------ Supplied material ------

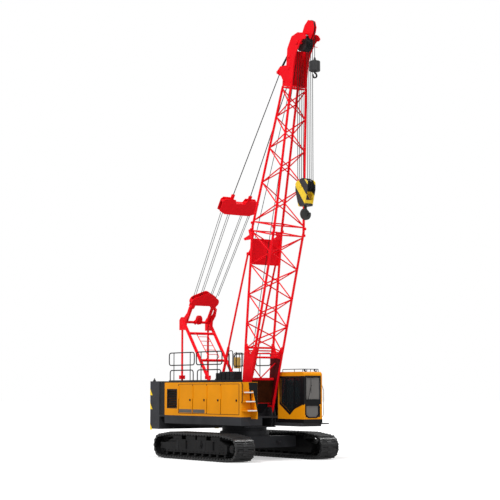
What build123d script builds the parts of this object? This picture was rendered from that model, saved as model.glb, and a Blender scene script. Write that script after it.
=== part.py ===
from build123d import *
import os
from math import copysign, cos, radians, sin

# Crawler crane with a lattice boom.
# The origin is on the ground under the slewing axis, +X points forward along the boom, +Y to the cab's side.
# Lengths are in millimetres.

os.makedirs("parts", exist_ok=True)

# Clearances
seat_gap = 0.3
pin_clearance = 1.0
lug_clearance = 10.0
seam = 8.0

# Tracks
gauge = 3590.0
shoe_width = 760.0
track_length = 5415.0
track_height = 963.0
lug_height = 30.0
shoe_thickness = 44.0
shoe_pitch = 190.0
shoe_groove = 20.0
link_height = 78.0
link_width = 230.0
end_radius = 392.0
end_rise = 32.0
low_radius = 140.0
low_reach = 1950.0
top_radius = 160.0
top_reach = 1560.0
sprocket_teeth = 11
tooth_depth = 34.0
wheel_width = 130.0
axle_radius = 60.0
roller_radius = 92.0
roller_count = 9
roller_span = 3760.0
carrier_radius = 68.0
carrier_reach = 800.0

# Track frames and car body
frame_width = 600.0
frame_top = 704.0
frame_bottom = 250.0
frame_reach = 1940.0
car_beam_width = 520.0
car_beam_height = 400.0
car_beam_reach = 820.0
car_radius = 900.0
car_top = 990.0
ring_radius = 800.0
ring_bore = 620.0
ring_height = 70.0
eye_half = 700.0
eye_z = 620.0
eye_reach = 90.0
eye_outer = 80.0
eye_bore = 35.0
eye_thickness = 50.0

# Upperworks
platform_bottom = 1130.0
wing_bottom = 1223.0
deck_height = 1520.0
wing_half = 1500.0
web_thickness = 36.0
tail_rear = -3420.0
house_rear = -3040.0
house_front = 1990.0
house_top = 2714.0
house_inner = 820.0
house_left_front = 1060.0
wall = 45.0
door_bottom = deck_height + 80.0
door_top = house_top - 64.0
right_seams = (-2070.0, -1120.0, -190.0, 700.0, 1850.0)
left_seams = (-2070.0, -1120.0, -190.0, 960.0)
grille_rear = -2880.0
grille_front = -2170.0
grille_bottom = deck_height + 250.0
grille_top = house_top - 234.0
hinge_radius = 13.0
hinge_offset = 16.0
weight_rear = -4145.0
weight_bottom = 994.0
weight_top = 2768.0
slab_joints = (1560.0, 2170.0)
winches = ((-1150.0, 1900.0, 230.0), (-1900.0, 1900.0, 230.0), (-2600.0, 1860.0, 200.0))
drum_half = 380.0
drum_flange = 90.0
drum_shaft = 50.0

# Cab
cab_inner = 700.0
cab_rear = 1090.0
cab_front = 2620.0
cab_bottom = 1300.0
cab_top = 3080.0
cab_wall = 50.0
cab_corner = 120.0
glass = 8.0

# Boom, measured between the centres of its chords
foot_x = 793.0
foot_z = 1719.0
boom_angle = 78.57
foot_width = 1161.0
foot_depth = 224.0
joint_at = 6480.0
joint_width = 1278.0
joint_depth = 1311.0
head_at = 11475.0
head_width = 652.0
head_depth = 470.0
tip_at = 13000.0
chord_radius = 44.0
lace_radius = 24.0
leg_plate_end = 2140.0
leg_plate_lap = 200.0
frame_inset = 160.0
butt_taper = 1.07
top_taper = 0.9
foot_plate = 70.0
foot_pin_radius = 50.0
head_sheave_offset = -320.0
head_sheave_radius = 285.0
sheave_groove = 22.0
sheave_lip = 6.0
sheave_floor = 8.0
sheave_half = 25.0
sheave_rows = (-120.0, -40.0, 40.0, 120.0)
aux_at = 13590.0
aux_offset = -560.0
aux_radius = 215.0
pendant_at = 11950.0
pendant_offset = 620.0
pendant_half = 240.0

# Gantry and suspension
gantry_x = -3200.0
gantry_z = 5000.0
gantry_half = 580.0
gantry_leg = 120.0
gantry_link = 80.0
leg_tongue = 70.0
leg_foot_x = -680.0
leg_foot_z = 1850.0
link_x = -3300.0
link_foot_z = 2740.0
gantry_shares = (0.14, 0.465)
lower_spreader_at = 800.0
upper_spreader_at = 5080.0
upper_spreader_half = 790.0
lower_arch_side = 400.0
lower_arch_radius = 200.0
lower_arch_rise = 330.0
lower_base = 785.0
lower_link = 470.0
lower_link_end = 700.0
rope_radius = 11.0
rope_level = 50.0
rope_stop = 300.0
upper_wheel_y = 450.0
upper_wheel_radius = 176.0
lower_wheel_y = 360.0
lower_wheel_radius = 151.0
wheel_pin = 30.0
spreader_half_gap = 85.0
spreader_plate = 20.0
spreader_height = 240.0
pendant_lug = 370.0
pendant_lug_half = 380.0
pendant_radius = 16.0

# Backstops
backstop_x = -713.0
backstop_z = 2250.0
backstop_pin_radius = 26.0
backstop_eye = 62.0
backstop_at = 5480.0
backstop_offset = 745.0
sleeve_length = 1700.0
sleeve_start = 130.0
tube_start = 220.0
boom_lug_half = 600.0
sleeve_radius = 50.0
stop_radius = 36.0

# Hooks
block_pin_z = 9390.0
block_half = 335.0
block_thickness = 330.0
hook_eye_z = 8440.0
hook_radius = 205.0
hook_bore = 94.0
hook_half = 42.0
block_rise = 215.0
block_drop = 680.0
ball_top = 13800.0
ball_radius = 188.0
ball_height = 360.0
ball_eye_z = 13170.0

# Directions of the boom and of its suspension
along = Vector(cos(radians(boom_angle)), 0, sin(radians(boom_angle)))
behind = Vector(-sin(radians(boom_angle)), 0, cos(radians(boom_angle)))
foot = Vector(foot_x, 0, foot_z)
across = Vector(0, 1, 0)


def on_boom(distance, offset=0.0, side=0.0):
    """A point at a distance from the foot pin, behind the boom's axis by offset, at side along Y."""
    return foot + along * distance + behind * offset + Vector(0, side, 0)


gantry_pin = Vector(gantry_x, 0, gantry_z)
pendant_pin = on_boom(pendant_at, pendant_offset)
stay = (pendant_pin - gantry_pin).normalized()
stay_side = Vector(-stay.Z, 0, stay.X)
stay_length = (pendant_pin - gantry_pin).length


def on_stay(distance, offset=0.0, side=0.0):
    """A point on the line from the gantry's head to the pendants' pin."""
    return gantry_pin + stay * distance + stay_side * offset + Vector(0, side, 0)


boom_plane = Plane(origin=foot, x_dir=along, z_dir=(0, -1, 0))
stay_plane = Plane(origin=gantry_pin, x_dir=(0, 1, 0), z_dir=-stay_side)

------

(Goal) Quote each line of the listing above exactly.

(Solution to this exercise)
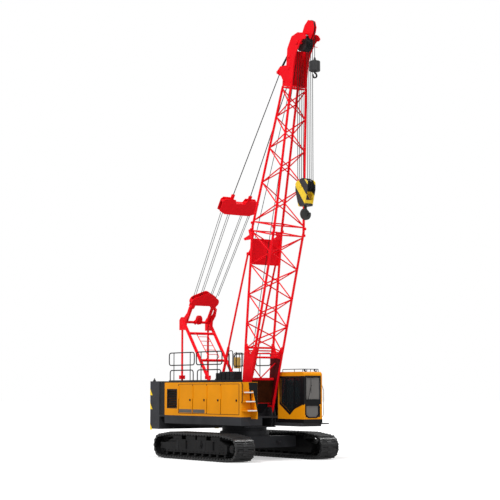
What build123d script builds the parts of this object? This picture was rendered from that model, saved as model.glb, and a Blender scene script. Write that script after it.
=== part.py ===
from build123d import *
import os
from math import copysign, cos, radians, sin

# Crawler crane with a lattice boom.
# The origin is on the ground under the slewing axis, +X points forward along the boom, +Y to the cab's side.
# Lengths are in millimetres.

os.makedirs("parts", exist_ok=True)

# Clearances
seat_gap = 0.3
pin_clearance = 1.0
lug_clearance = 10.0
seam = 8.0

# Tracks
gauge = 3590.0
shoe_width = 760.0
track_length = 5415.0
track_height = 963.0
lug_height = 30.0
shoe_thickness = 44.0
shoe_pitch = 190.0
shoe_groove = 20.0
link_height = 78.0
link_width = 230.0
end_radius = 392.0
end_rise = 32.0
low_radius = 140.0
low_reach = 1950.0
top_radius = 160.0
top_reach = 1560.0
sprocket_teeth = 11
tooth_depth = 34.0
wheel_width = 130.0
axle_radius = 60.0
roller_radius = 92.0
roller_count = 9
roller_span = 3760.0
carrier_radius = 68.0
carrier_reach = 800.0

# Track frames and car body
frame_width = 600.0
frame_top = 704.0
frame_bottom = 250.0
frame_reach = 1940.0
car_beam_width = 520.0
car_beam_height = 400.0
car_beam_reach = 820.0
car_radius = 900.0
car_top = 990.0
ring_radius = 800.0
ring_bore = 620.0
ring_height = 70.0
eye_half = 700.0
eye_z = 620.0
eye_reach = 90.0
eye_outer = 80.0
eye_bore = 35.0
eye_thickness = 50.0

# Upperworks
platform_bottom = 1130.0
wing_bottom = 1223.0
deck_height = 1520.0
wing_half = 1500.0
web_thickness = 36.0
tail_rear = -3420.0
house_rear = -3040.0
house_front = 1990.0
house_top = 2714.0
house_inner = 820.0
house_left_front = 1060.0
wall = 45.0
door_bottom = deck_height + 80.0
door_top = house_top - 64.0
right_seams = (-2070.0, -1120.0, -190.0, 700.0, 1850.0)
left_seams = (-2070.0, -1120.0, -190.0, 960.0)
grille_rear = -2880.0
grille_front = -2170.0
grille_bottom = deck_height + 250.0
grille_top = house_top - 234.0
hinge_radius = 13.0
hinge_offset = 16.0
weight_rear = -4145.0
weight_bottom = 994.0
weight_top = 2768.0
slab_joints = (1560.0, 2170.0)
winches = ((-1150.0, 1900.0, 230.0), (-1900.0, 1900.0, 230.0), (-2600.0, 1860.0, 200.0))
drum_half = 380.0
drum_flange = 90.0
drum_shaft = 50.0

# Cab
cab_inner = 700.0
cab_rear = 1090.0
cab_front = 2620.0
cab_bottom = 1300.0
cab_top = 3080.0
cab_wall = 50.0
cab_corner = 120.0
glass = 8.0

# Boom, measured between the centres of its chords
foot_x = 793.0
foot_z = 1719.0
boom_angle = 78.57
foot_width = 1161.0
foot_depth = 224.0
joint_at = 6480.0
joint_width = 1278.0
joint_depth = 1311.0
head_at = 11475.0
head_width = 652.0
head_depth = 470.0
tip_at = 13000.0
chord_radius = 44.0
lace_radius = 24.0
leg_plate_end = 2140.0
leg_plate_lap = 200.0
frame_inset = 160.0
butt_taper = 1.07
top_taper = 0.9
foot_plate = 70.0
foot_pin_radius = 50.0
head_sheave_offset = -320.0
head_sheave_radius = 285.0
sheave_groove = 22.0
sheave_lip = 6.0
sheave_floor = 8.0
sheave_half = 25.0
sheave_rows = (-120.0, -40.0, 40.0, 120.0)
aux_at = 13590.0
aux_offset = -560.0
aux_radius = 215.0
pendant_at = 11950.0
pendant_offset = 620.0
pendant_half = 240.0

# Gantry and suspension
gantry_x = -3200.0
gantry_z = 5000.0
gantry_half = 580.0
gantry_leg = 120.0
gantry_link = 80.0
leg_tongue = 70.0
leg_foot_x = -680.0
leg_foot_z = 1850.0
link_x = -3300.0
link_foot_z = 2740.0
gantry_shares = (0.14, 0.465)
lower_spreader_at = 800.0
upper_spreader_at = 5080.0
upper_spreader_half = 790.0
lower_arch_side = 400.0
lower_arch_radius = 200.0
lower_arch_rise = 330.0
lower_base = 785.0
lower_link = 470.0
lower_link_end = 700.0
rope_radius = 11.0
rope_level = 50.0
rope_stop = 300.0
upper_wheel_y = 450.0
upper_wheel_radius = 176.0
lower_wheel_y = 360.0
lower_wheel_radius = 151.0
wheel_pin = 30.0
spreader_half_gap = 85.0
spreader_plate = 20.0
spreader_height = 240.0
pendant_lug = 370.0
pendant_lug_half = 380.0
pendant_radius = 16.0

# Backstops
backstop_x = -713.0
backstop_z = 2250.0
backstop_pin_radius = 26.0
backstop_eye = 62.0
backstop_at = 5480.0
backstop_offset = 745.0
sleeve_length = 1700.0
sleeve_start = 130.0
tube_start = 220.0
boom_lug_half = 600.0
sleeve_radius = 50.0
stop_radius = 36.0

# Hooks
block_pin_z = 9390.0
block_half = 335.0
block_thickness = 330.0
hook_eye_z = 8440.0
hook_radius = 205.0
hook_bore = 94.0
hook_half = 42.0
block_rise = 215.0
block_drop = 680.0
ball_top = 13800.0
ball_radius = 188.0
ball_height = 360.0
ball_eye_z = 13170.0

# Directions of the boom and of its suspension
along = Vector(cos(radians(boom_angle)), 0, sin(radians(boom_angle)))
behind = Vector(-sin(radians(boom_angle)), 0, cos(radians(boom_angle)))
foot = Vector(foot_x, 0, foot_z)
across = Vector(0, 1, 0)


def on_boom(distance, offset=0.0, side=0.0):
    """A point at a distance from the foot pin, behind the boom's axis by offset, at side along Y."""
    return foot + along * distance + behind * offset + Vector(0, side, 0)


gantry_pin = Vector(gantry_x, 0, gantry_z)
pendant_pin = on_boom(pendant_at, pendant_offset)
stay = (pendant_pin - gantry_pin).normalized()
stay_side = Vector(-stay.Z, 0, stay.X)
stay_length = (pendant_pin - gantry_pin).length


def on_stay(distance, offset=0.0, side=0.0):
    """A point on the line from the gantry's head to the pendants' pin."""
    return gantry_pin + stay * distance + stay_side * offset + Vector(0, side, 0)


boom_plane = Plane(origin=foot, x_dir=along, z_dir=(0, -1, 0))
stay_plane = Plane(origin=gantry_pin, x_dir=(0, 1, 0), z_dir=-stay_side)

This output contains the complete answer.